-- START Raw data --

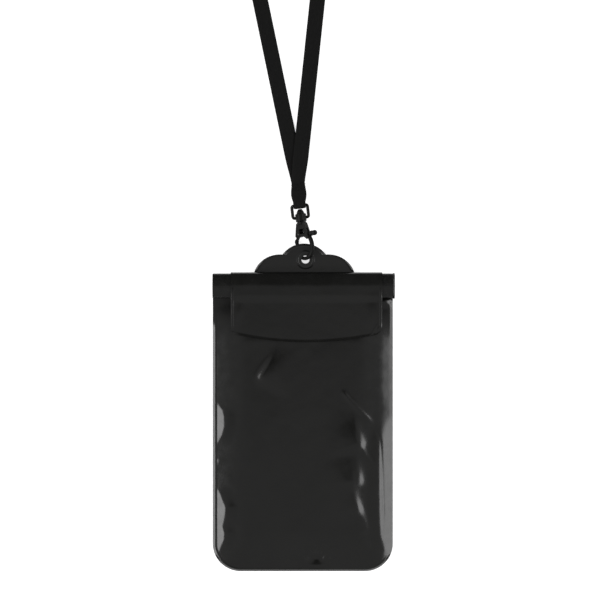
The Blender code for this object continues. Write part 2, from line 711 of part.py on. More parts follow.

-- END Raw data --
-- START Raw data --

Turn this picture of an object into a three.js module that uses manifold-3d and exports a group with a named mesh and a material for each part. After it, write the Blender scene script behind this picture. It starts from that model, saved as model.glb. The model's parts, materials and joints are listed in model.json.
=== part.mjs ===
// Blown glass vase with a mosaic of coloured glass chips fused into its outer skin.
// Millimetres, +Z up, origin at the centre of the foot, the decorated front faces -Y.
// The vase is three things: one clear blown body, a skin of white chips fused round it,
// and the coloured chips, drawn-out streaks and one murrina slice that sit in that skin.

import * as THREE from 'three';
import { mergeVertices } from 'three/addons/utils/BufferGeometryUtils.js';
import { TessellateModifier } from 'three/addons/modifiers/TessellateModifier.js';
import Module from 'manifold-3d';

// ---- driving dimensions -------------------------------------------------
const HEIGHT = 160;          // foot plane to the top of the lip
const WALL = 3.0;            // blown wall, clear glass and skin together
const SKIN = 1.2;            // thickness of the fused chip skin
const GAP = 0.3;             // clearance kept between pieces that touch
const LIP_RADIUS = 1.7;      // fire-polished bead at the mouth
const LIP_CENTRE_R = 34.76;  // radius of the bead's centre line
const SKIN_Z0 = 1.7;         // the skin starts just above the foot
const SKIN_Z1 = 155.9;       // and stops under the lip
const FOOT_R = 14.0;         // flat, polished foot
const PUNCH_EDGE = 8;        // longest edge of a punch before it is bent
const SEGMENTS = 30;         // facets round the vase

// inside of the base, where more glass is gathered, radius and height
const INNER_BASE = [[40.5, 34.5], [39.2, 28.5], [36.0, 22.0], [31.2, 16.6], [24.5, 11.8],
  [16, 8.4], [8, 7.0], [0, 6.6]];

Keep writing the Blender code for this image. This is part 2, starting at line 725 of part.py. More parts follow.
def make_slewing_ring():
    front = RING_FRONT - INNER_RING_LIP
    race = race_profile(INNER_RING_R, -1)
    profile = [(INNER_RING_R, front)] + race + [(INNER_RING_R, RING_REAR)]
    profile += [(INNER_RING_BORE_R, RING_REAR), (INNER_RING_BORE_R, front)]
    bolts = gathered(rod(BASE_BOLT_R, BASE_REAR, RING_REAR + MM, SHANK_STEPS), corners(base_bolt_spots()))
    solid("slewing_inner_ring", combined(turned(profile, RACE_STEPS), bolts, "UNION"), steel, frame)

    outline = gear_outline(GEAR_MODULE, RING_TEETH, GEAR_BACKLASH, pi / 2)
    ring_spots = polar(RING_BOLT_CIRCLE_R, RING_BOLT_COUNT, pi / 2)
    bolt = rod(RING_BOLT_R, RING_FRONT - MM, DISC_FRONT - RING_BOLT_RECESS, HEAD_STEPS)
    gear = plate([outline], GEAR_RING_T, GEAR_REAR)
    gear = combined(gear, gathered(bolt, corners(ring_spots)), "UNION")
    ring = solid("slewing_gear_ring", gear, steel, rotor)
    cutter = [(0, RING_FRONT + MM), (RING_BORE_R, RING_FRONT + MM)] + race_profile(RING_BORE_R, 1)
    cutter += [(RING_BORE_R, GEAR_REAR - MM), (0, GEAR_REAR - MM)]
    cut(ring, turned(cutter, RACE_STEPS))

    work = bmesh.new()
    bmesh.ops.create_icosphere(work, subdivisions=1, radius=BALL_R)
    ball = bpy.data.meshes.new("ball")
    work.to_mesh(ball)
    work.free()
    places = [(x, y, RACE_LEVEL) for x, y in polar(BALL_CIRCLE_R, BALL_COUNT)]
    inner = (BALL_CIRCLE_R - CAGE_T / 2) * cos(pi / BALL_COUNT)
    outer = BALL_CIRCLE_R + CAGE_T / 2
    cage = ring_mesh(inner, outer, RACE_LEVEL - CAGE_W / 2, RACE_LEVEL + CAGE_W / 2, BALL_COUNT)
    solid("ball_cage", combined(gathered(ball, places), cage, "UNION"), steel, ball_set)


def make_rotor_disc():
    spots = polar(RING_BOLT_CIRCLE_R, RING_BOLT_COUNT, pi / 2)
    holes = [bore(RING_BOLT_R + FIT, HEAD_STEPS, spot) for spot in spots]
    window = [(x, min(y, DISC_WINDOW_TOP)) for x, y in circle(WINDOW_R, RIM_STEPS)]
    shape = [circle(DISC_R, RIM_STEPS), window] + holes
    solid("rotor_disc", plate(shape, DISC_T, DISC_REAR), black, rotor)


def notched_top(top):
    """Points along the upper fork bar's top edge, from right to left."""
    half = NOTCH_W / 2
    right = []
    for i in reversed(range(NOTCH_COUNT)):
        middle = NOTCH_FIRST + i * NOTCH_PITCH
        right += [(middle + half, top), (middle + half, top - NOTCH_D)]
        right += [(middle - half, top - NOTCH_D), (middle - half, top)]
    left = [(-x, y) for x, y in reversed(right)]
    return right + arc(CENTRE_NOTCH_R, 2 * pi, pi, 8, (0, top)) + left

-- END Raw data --

**Short task**. Copy out the lines in which the string "that" appears.

**Task response**.
Turn this picture of an object into a three.js module that uses manifold-3d and exports a group with a named mesh and a material for each part. After it, write the Blender scene script behind this picture. It starts from that model, saved as model.glb. The model's parts, materials and joints are listed in model.json.
// and the coloured chips, drawn-out streaks and one murrina slice that sit in that skin.
const GAP = 0.3;             // clearance kept between pieces that touch